Vintage computer adverts: http://www.vintageadbrowser.com/computers-and-software-ads
There are many classes where cars are as close to identical as possible. It is called Spec racing. It all comes down to skill and not money. The sad thing is that Nascar is getting to the point of being spec racing:( Back in the day the car makers would produce cars just so they could race them in Nascar. Cars like the Dodge Daytona Charger, Plymouth Superbird, and the Ford Talladega. Spec racing makes for some very exciting racing but doesn't really help advance the state of the art. Doesn't really come into play when you are talking about CCG.
See my blog http://ilovecookes.blogspot.com/ for light hearted technical information.
If you think back to the beginning of Magic: The Gathering, the card balance was horrible and similarly lacked finesse. WotC handled this by banning cards and creating structured competitive environments.
Eventually, any collectable game can become popular enough that the 'top tier' collectors are not limited by availability. If you want to encourage them to continue playing, you have to develope the game into one that rewards tactics and/or strategy.
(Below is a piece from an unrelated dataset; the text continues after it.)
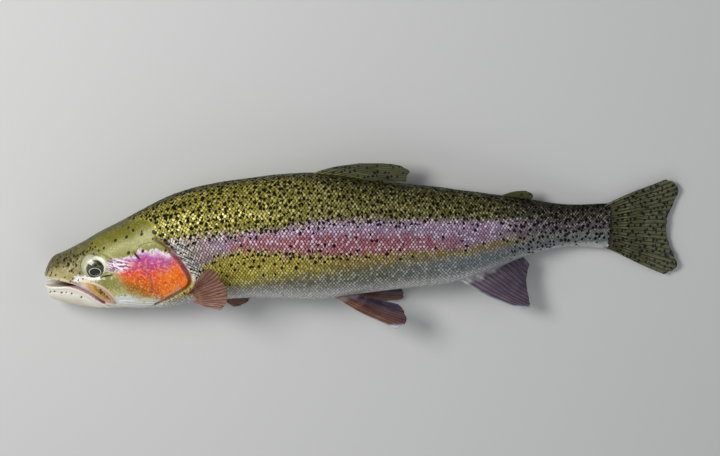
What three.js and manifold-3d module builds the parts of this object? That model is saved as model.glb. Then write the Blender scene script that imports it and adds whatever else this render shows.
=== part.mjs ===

I wouldnt cheat in the first place, and I have been enjoying this game immensely vs others online over the past weekend. But honestly? Id rather have the real cards because i am too lazy to download, print copies. I dont think and i hope that the majority of gamers will go the route of copying. As others have pointed out its not really the cheating that will hurt the game, its the lack of card sales that would hurt it. Maybe there will be some resolution in a future patch, although how it could be resolved I do not know. Perhaps later editions will have some anti-counterfeit measures that will at least make copying cards not worth the effort except to the extremely determined.
It's not "cheating" to copy the cards. It doesn't give you any sort of advantage- it just levels the playing field. Now, everyone's got access to every card regardless of how much money they've spent, and gameplay comes down entirely to skill (and the luck of deck randomization). This is a good thing.